Minha pesquisa demonstra que as mulheres da geração Y no Instagram participam ativamente da democratização da autoridade religiosa. A experiência vivida e a relação que as mulheres demonstram online geram autoridade que outras mulheres levam a sério.
O cenário digital é vasto e está em constante fluxo; assim também são as experiências de jovens mulheres americanas que navegam neste espaço. Embora este projeto não possa fornecer uma compreensão abrangente deste cenário, nem tenha a intenção de generalizar como a religião online é para todas as mulheres hoje, minha pesquisa elucida como algumas mulheres reimaginam suas tradições religiosas de maneiras que ressoam com suas experiências vividas. Espero que as vozes dessas mulheres comecem a preencher as lacunas na pesquisa sociológica atual, que, na melhor das hipóteses, subestimou e, na pior, ignorou as experiências vividas de mulheres religiosas online.

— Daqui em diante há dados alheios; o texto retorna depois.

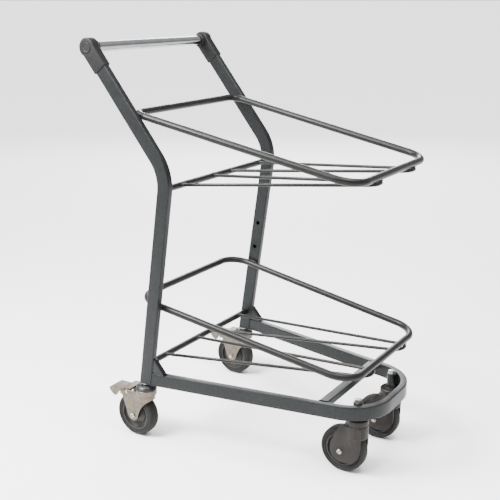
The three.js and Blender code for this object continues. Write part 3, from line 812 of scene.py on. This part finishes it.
# ---- wheels
# half sections from the inside out, as (radius, half width)
wheel = {
    "radius": 50,
    "tyre": [(37.3, 12.6), (38.6, 13.9), (40.4, 14.2), (41.0, 13.5), (41.8, 13.5), (42.4, 14.8),
             (44.4, 14.9), (46.6, 13.8), (48.6, 11.4), (49.7, 8.4), (50, 4.5)],
    "core": [(6.3, 14.5), (10.5, 14.5), (11.4, 6.4), (17, 5), (21.6, 5), (22.6, 7.6), (25, 7.6),
             (26, 5), (31, 6), (32.4, 8.5), (33, 12.2), (34.4, 12.9), (37, 12.5)],
}


def bothHalves(section):
    # a whole ring outline from half of it: (radius, half width) from the inside out
    return [(r, -half) for r, half in section] + [(r, half) for r, half in reversed(section)]


def makeWheel(kind, side, plateOuter):
    centre = joints[f"{kind}_wheel_{side}_spin"]
    body, fork = f"{kind}_roller_{side}", f"{kind}_swivel_{side}"
    bm = bmesh.new()
    turn(bm, softened(bothHalves(wheel["tyre"]), 0.9, 3), centre, "Y", 96)
    addPiece(f"{kind}_tyre_band_{side}", bm, "tyre_rubber", body, [f"{kind}_tyre_{side}"], sharp=45)
    bm = bmesh.new()
    turn(bm, softened(bothHalves(wheel["core"]), 0.9, 3), centre, "Y", 72)
    addPiece(f"{kind}_wheel_centre_{side}", bm, "wheel_core", body, [f"{kind}_wheel_{side}"])
    makeAxle(kind, side, centre, fork, plateOuter)


def hexagon(acrossFlats):
    corner = acrossFlats / 2 / math.cos(math.pi / 6)
    return [(corner * math.cos(math.pi / 3 * k), corner * math.sin(math.pi / 3 * k)) for k in range(6)]


def hexHead(name, acrossFlats, low, high, centre, axis, chamferAt):
    # a hexagon whose corners are turned off at one end
    bm = bmesh.new()
    slab(bm, hexagon(acrossFlats), low, high, centre, axis)
    head = draft(bm, name)
    corner = acrossFlats / 2 / math.cos(math.pi / 6)
    near, far = (low, high) if chamferAt == "high" else (high, low)
    away = 1 if far > near else -1
    bm = bmesh.new()
    turn(bm, [(0, near - away), (corner + 1, near - away), (corner + 1, far - away * 1.1),
              (acrossFlats / 2 * 0.96, far), (0, far)], centre, axis, 48)
    combine(head, draft(bm), "INTERSECT")
    return head


# the bolt's domed head and the nut's washer and collar, as (radius, distance out from the fork)
axle = {
    "head": [(5.9, 0), (5.9, 1.6), (5.2, 3.2), (3.8, 4.2), (2.2, 4.6), (2.0, 2.2), (0, 2.2)],
    "nutFlats": 10,
    "washer": [(3.9, 0), (5.9, 0), (5.9, 1.0), (4.8, 1.0), (4.7, 5.0), (3.9, 5.0)],
}


def makeAxle(kind, side, centre, fork, plateOuter):
    sign = sides[side]
    start = sign * plateOuter
    bm = bmesh.new()
    dome = [(0, -start - sign * 5.8), (3.8, -start - sign * 5.8), (3.8, start)]
    dome += [(radius, start + sign * out) for radius, out in axle["head"]]
    turn(bm, softened(dome, 0.5, 3, closed=False), centre, "Y", 40)
    addPiece(f"{kind}_axle_{side}", bm, "fastener_zinc", fork, [f"{kind}_axle_bolt_{side}"])
    low, high = sorted((-start - sign * 0.8, -start - sign * 4.2))
    nut = hexHead(f"{kind}_nut_{side}", axle["nutFlats"], low, high, centre, "Y",
                  "low" if sign > 0 else "high")
    bm = bmesh.new()
    washer = [(radius, -start - sign * out) for radius, out in axle["washer"]]
    turn(bm, softened(washer, 0.4, 2), centre, "Y", 40)
    combine(nut, draft(bm), "UNION")
    dress(nut, "fastener_zinc", fork, [f"{kind}_axle_nut_{side}"])


def around(kind, side):
    # the foot of a castor's swivel axis, on the floor
    pivot = joints[f"{kind}_swivel_{side}_turn"]
    return Vector((pivot.x, pivot.y, 0))


# ---- front castors
front = {
    "crown": 24, "crownLow": 84, "crownTop": 128, "neck": 14, "plate": 17.5, "thick": 4,
    "boltFlats": 14.8, "wheelRoom": 53,
}
frontTrail = (joints["front_swivel_left_turn"].x - joints["front_wheel_left_spin"].x) * 1000


def curve(start, control, end, steps=8):
    a, b, c = Vector(start), Vector(control), Vector(end)
    shares = [k / steps for k in range(1, steps + 1)]
    return [tuple(a * (1 - t) ** 2 + b * 2 * t * (1 - t) + c * t * t) for t in shares]


def makeFrontFork(side):
    foot = around("front", side)
    outer, crownX, top = front["plate"] + front["thick"], front["crown"], front["crownTop"]
    axleCentre = foot + Vector((-frontTrail, 0, wheel["radius"])) / 1000
    outline = [(17, 112), (-26, 112), (-40, 92), (-51, 62)]
    outline += curve((-51, 62), (-54, 44), (-46, 35)) + curve((-46, 35), (-38, 25), (-20, 25))
    outline += curve((-20, 25), (14, 27), (17, 60), 14)
    bm = bmesh.new()
    crown = [(0, front["crownLow"]), (22.8, front["crownLow"]), (crownX, front["crownLow"] + 3),
             (crownX, 113), (23.2, 113.6), (23.2, 115.4), (crownX, 116), (crownX, 125.5),
             (21.5, top), (front["neck"], top), (front["neck"] - 0.6, 130.6), (0, 130.6)]
    turn(bm, softened(crown, 0.7, 3, closed=False), foot, segments=80)
    fork = draft(bm, f"nylon_fork_{side}")
    for face in (-1, 1):
        bm = bmesh.new()
        slab(bm, softened(outline, 3, 3), *sorted((face * front["plate"], face * outer)), foot)
        plate = draft(bm)
        softenEdges(plate, 1.1, 3, 50)
        combine(fork, plate, "UNION")
        bm = bmesh.new()
        boss = [(0, outer - 2), (12.5, outer - 2), (11.8, outer + 0.3), (0, outer + 0.3)]
        boss = softened([(r, face * y) for r, y in boss], 0.4, 3, closed=False)
        turn(bm, boss, axleCentre, "Y", 48)
        combine(fork, draft(bm), "UNION")
    for radius, halfWidth in ((front["wheelRoom"], front["plate"]), (4.1, 40)):
        bm = bmesh.new()
        slab(bm, circleOutline(radius, 96), -halfWidth, halfWidth, axleCentre)
        combine(fork, draft(bm), "DIFFERENCE")
    for radius, low, high in ((11.6, 60, 114), (6.3, 60, 140)):
        bm = bmesh.new()
        slab(bm, circleOutline(radius, 48), low, high, foot, "Z")
        combine(fork, draft(bm), "DIFFERENCE")
    dress(fork, "castor_nylon", f"front_swivel_{side}", [f"front_fork_{side}"])


def makeFrontBolt(side):
    foot = around("front", side)
    head = hexHead(f"king_bolt_{side}", front["boltFlats"], 162.4, 167.8, foot, "Z", "high")
    bm = bmesh.new()
    shank = [(0, 104.6), (5.8, 104.6), (5.8, 161.2), (8.6, 161.2), (8.6, 162.6), (0, 162.6)]
    turn(bm, softened(shank, 0.4, 2, closed=False), foot, segments=40)
    combine(head, draft(bm), "UNION")
    dress(head, "fastener_zinc", "frame", [f"front_castor_bolt_{side}"])


# ---- rear castors
rear = {"plate": 17.2, "sheet": 2.5, "top": 110, "bendRadius": 4}
rearTrail = (joints["rear_swivel_left_turn"].x - joints["rear_wheel_left_spin"].x) * 1000
pedalPivot = ((joints["brake_pedal_left_press"].x - rearX) * 1000, joints["brake_pedal_left_press"].z * 1000)


def legOutline():
    made = [(20, 112), (-32, 112), (-36, 109.6), (-44, 109.2), (-48, 107), (-53, 102.5), (-57, 98)]
    made += curve((-57, 98), (-51, 84), (-43, 60)) + curve((-43, 60), (-38, 38), (-26, 38))
    made += curve((-26, 38), (-14, 38), (-10, 56)) + curve((-10, 56), (0, 84), (20, 93))
    return made


def wrapOutline(reach, rearEnd=-70):
    # the fork from above: straight legs beside the wheel, bent round the swivel in front
    angles = [math.pi * k / 40 for k in range(41)]
    wrapped = [(reach * math.sin(a), reach * math.cos(a)) for a in angles]
    return wrapped + [(rearEnd, -reach), (rearEnd, reach)]


def makeRearFork(side):
    foot = around("rear", side)
    outer, sheet, top = rear["plate"] + rear["sheet"], rear["sheet"], rear["top"]
    bm = bmesh.new()
    slab(bm, wrapOutline(outer), 20, top, foot, "Z")
    fork = draft(bm, f"pressed_fork_{side}")
    softenEdges(fork, rear["bendRadius"], 5, 60)
    bm = bmesh.new()
    slab(bm, wrapOutline(outer - sheet, -80), 10, top - sheet, foot, "Z")
    hollow = draft(bm)
    softenEdges(hollow, rear["bendRadius"] - 2, 4, 60)
    combine(fork, hollow, "DIFFERENCE")
    bm = bmesh.new()
    slab(bm, softened(legOutline(), 2, 3), -25, 25, foot)
    combine(fork, draft(bm), "INTERSECT")
    bm = bmesh.new()
    slab(bm, [(-80, 106.2), (-25, 106.2), (-25, 120), (-80, 120)], -15.5, 15.5, foot)
    combine(fork, draft(bm), "DIFFERENCE")
    bm = bmesh.new()
    race = [(5.4, 107.2), (17, 107.2), (19, 104.2), (23.6, 104.2), (24, 116.2), (21.8, 116.4),
            (19.4, 110.4), (5.4, 110.4)]
    turn(bm, softened(race, 1, 3), foot, segments=72)
    combine(fork, draft(bm), "UNION")
    for (x, z), radius in (((-rearTrail, wheel["radius"]), 4.2), (pedalPivot, 2.2)):
        bm = bmesh.new()
        slab(bm, circleOutline(radius, 32), -40, 40, foot + Vector((x, 0, z)) / 1000)
        combine(fork, draft(bm), "DIFFERENCE")
    softenEdges(fork, 0.35, 2, 50)
    dress(fork, "castor_zinc", f"rear_swivel_{side}", [f"rear_fork_{side}"])


def makeSwivelHead(side):
    foot = around("rear", side)
    bm = bmesh.new()
    cap = [(5.3, 111.2), (16, 111.2), (18.4, 117), (23.9, 117), (23.6, 119.5), (20.5, 124.6),
           (14.5, 127.2), (5.3, 127.6)]
    turn(bm, softened(cap, 1.4, 4), foot, segments=72)
    cover = addPiece(f"race_cover_{side}", bm, "castor_zinc", "frame", [f"rear_swivel_cap_{side}"])
    # painted shade: the race cover takes the darkened copy of the zinc plate, standing in for the shade under the
    # upright
    cover.data.materials[0] = shadedRaceZinc
    bm = bmesh.new()
    pin = [(0, 101.8), (7, 101.8), (8, 104.2), (5, 104.4), (5, 128), (9, 128), (9, 130.7),
           (4, 130.7), (4, 160), (0, 160)]
    turn(bm, softened(pin, 0.5, 3, closed=False), foot, segments=48)
    addPiece(f"king_pin_{side}", bm, "fastener_zinc", "frame", [f"rear_kingpin_{side}"])


# seen from the side, in mm from the swivel axis and the floor; the treadle also has its bend radii
pedalShape = {
    "halfWidth": 19.4, "sheet": 2.2, "lugRadius": 4.5,
    "treadle": [(-27.3, 116.3, 0), (-47, 114.8, 9), (-57, 106.6, 9), (-89, 105.9, 5),
                (-93.4, 99.8, 0)],
    "cheek": [(-60, 106.6), (-89.6, 106.2), (-93.2, 99.8), (-86, 91), (-78.6, 86.6), (-73, 87.6),
              (-65, 99)],
    "lug": [(-33, 115.6), (-46, 114.6), (-51, 111)],
    "shoe": [(-70, 87.8), (-64, 90.8), (-58, 94.8), (-58, 106), (-70, 106)],
}


def makePedal(side):
    foot = around("rear", side)
    pivot = foot + Vector((pedalPivot[0], 0, pedalPivot[1])) / 1000
    wide, sheet, lugRadius = (pedalShape[key] for key in ("halfWidth", "sheet", "lugRadius"))
    spine = [(foot + Vector((x, 0, z)) / 1000, bend) for x, z, bend in pedalShape["treadle"]]
    bm = bmesh.new()
    sweep(bm, bentPath(spine, 8), boxOutline(sheet, 2 * wide, 0.9), Vector((0, 1, 0)))
    pedal = draft(bm, f"treadle_{side}")
    cheek = softened(pedalShape["cheek"], 3, 4)
    under = [math.pi + math.pi * k / 12 for k in range(13)]
    lug = pedalShape["lug"] + [(pedalPivot[0] - lugRadius, pedalPivot[1])] + [
        (pedalPivot[0] + lugRadius * math.cos(a), pedalPivot[1] + lugRadius * math.sin(a)) for a in under]
    inner = rear["plate"] - 0.3
    for outline, near, far in ((cheek, wide - sheet, wide - 0.05), (lug, inner - sheet, inner)):
        for face in (-1, 1):
            bm = bmesh.new()
            slab(bm, outline, *sorted((face * near, face * far)), foot)
            combine(pedal, draft(bm), "UNION")
    bm = bmesh.new()
    slab(bm, pedalShape["shoe"], -10, 10, foot)
    combine(pedal, draft(bm), "UNION")
    bm = bmesh.new()
    slab(bm, circleOutline(2.3, 24), -30, 30, pivot)
    combine(pedal, draft(bm), "DIFFERENCE")
    softenEdges(pedal, 0.5, 2, 50)
    dress(pedal, "castor_zinc", f"pedal_{side}", [f"brake_pedal_{side}"])
    bm = bmesh.new()
    reach = rear["plate"] + rear["sheet"]
    pin = [(0, -reach - 1.5), (2.6, -reach - 1.3), (3.4, -reach - 0.2), (2, -reach), (2, reach),
           (3.4, reach + 0.2), (2.6, reach + 1.3), (0, reach + 1.5)]
    turn(bm, softened(pin, 0.3, 2, closed=False), pivot, "Y", 32)
    addPiece(f"pedal_pin_{side}", bm, "fastener_zinc", f"rear_swivel_{side}", [f"brake_pin_{side}"])


# ---- CAD pieces that stay
def keepCadPieces():
    for row in frame["record"]["subparts"]:
        mesh = frame["nodes"][row["node"]].data
        mesh.materials.clear()
        mesh.materials.append(finishes[row["material_slot"]])


print("studio")
setCamera()
setStudio()
keepCadPieces()
print("frame")
makeUprights()
makeBase()
for tierName, tierShape in tiers.items():
    makeRing(tierName, tierShape)
    makeFloor(tierName, tierShape)
makeWelds()
print("handle")
makeHandle()
print("castors")
frontFace = front["plate"] + front["thick"] + 0.3  # the boss stands proud of the plate
rearFace = rear["plate"] + rear["sheet"]
for sideName in sides:
    makeFrontFork(sideName)
    makeFrontBolt(sideName)
    makeWheel("front", sideName, frontFace)
    makeRearFork(sideName)
    makeSwivelHead(sideName)
    makePedal(sideName)
    makeWheel("rear", sideName, rearFace)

Como o Concílio Vaticano II propôs, as experiências vividas e as preocupações dos fiéis devem ser valorizadas como uma fonte de percepção teológica. Se as informações coletadas deste estudo são vistas como tal ou não, deixo para o leitor. No fim, espero que esta pesquisa inspire mais conversas e pesquisas sobre a intersecção das experiências vividas das mulheres, religião e mídia social.